Pulitzer Prize winners join AI copyright lawsuit

Several Pulitzer Prize winning authors have joined a class-action lawsuit against Microsoft and OpenAI, the creator of the popular ChatGPT tool, alleging the tech companies used their copyrighted work to train artificial intelligence (AI) models without permission.

The lawsuit, which was originally filed by author Julian Sancton in late November, now features Kai Bird, Taylor Branch, Stacy Schiff and eight other nonfiction writers as plaintiffs, according to an amended complaint filed Tuesday.

Bird co-authored “American Prometheus,” the biography of J. Robert Oppenheimer that earned him the 2006 Pulitzer Prize in Biography and was adapted into the hit film “Oppenheimer” earlier this year.

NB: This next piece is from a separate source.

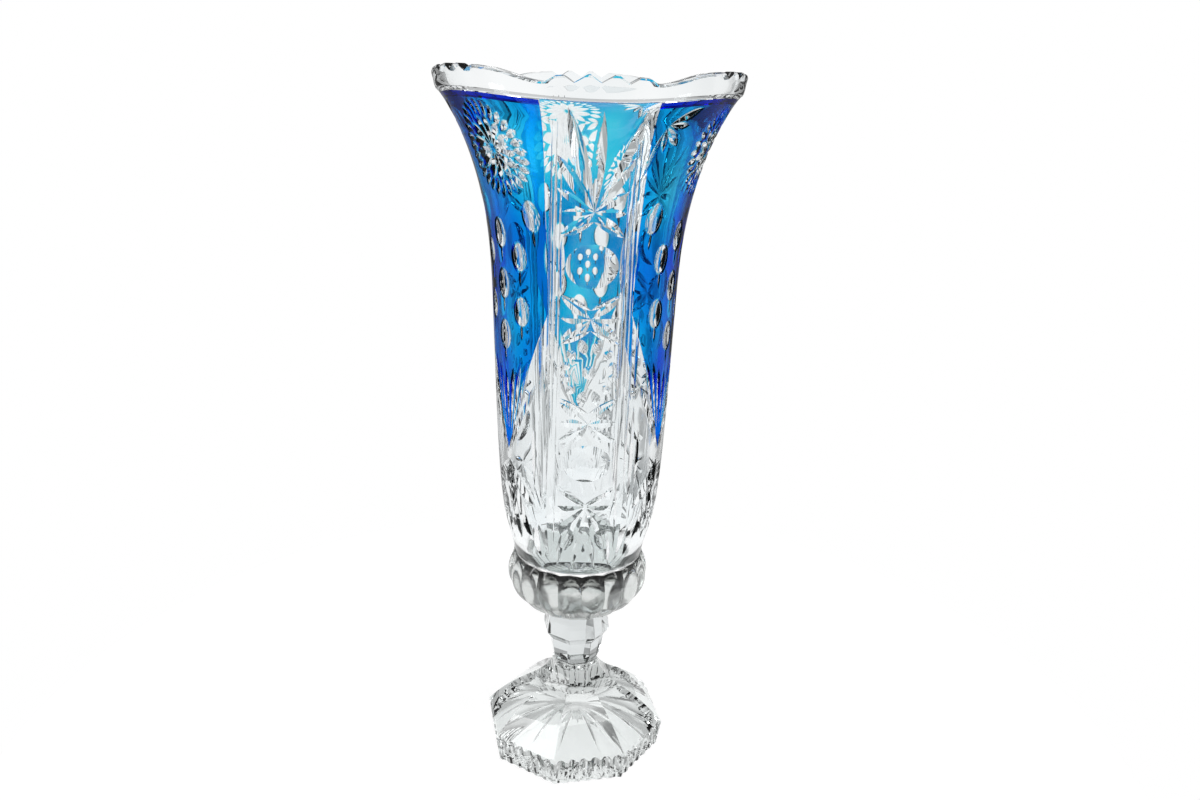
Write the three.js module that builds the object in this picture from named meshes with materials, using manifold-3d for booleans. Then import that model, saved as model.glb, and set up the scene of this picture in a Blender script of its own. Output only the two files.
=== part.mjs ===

Branch won the 1989 Pulitzer Prize in History for the first of his three-volume series on Martin Luther King Jr. and the Civil Rights Movement, while Schiff won the 2000 Pulitzer Prize in Biography for “Véra” about the wife of famed author Vladimir Nabokov.

The group of nonfiction writers alleges OpenAI and Microsoft, which has invested billions of dollars and developed a close partnership with OpenAI, violated copyright laws by using the authors’ work to train their GPT models without permission.

“OpenAI and Microsoft have built a business valued into the tens of billions of dollars by taking the combined works of humanity without permission,” the lawsuit reads. “Rather than pay for intellectual property, they pretend as if the laws protecting copyright do not exist.”

“Nonfiction authors often spend years conceiving, researching, and writing their creations,” it continues. “While OpenAI and Microsoft refuse to pay nonfiction authors, their AI platform is worth a fortune. The basis of the OpenAI platform is nothing less than the rampant theft of copyrighted works.”

The lawsuit is the latest to accuse major tech companies of copyright infringement over the massive datasets used to train their AI models.

More than a dozen novelists, including “My Sister’s Keeper” author Jodi Picoult and “A Game of Thrones” writer George R.R. Martin, also sued OpenAI in September, while another group of authors are suing Meta, the parent company of Facebook and Instagram, for allegedly using their work to train its AI models, Llama 1 and Llama 2.

Former Arkansas Gov. Mike Huckabee (R) and several other religious authors also sued Meta, Microsoft, Bloomberg and the EleutherAI Institute in October for using a dataset that contained their copyrighted books.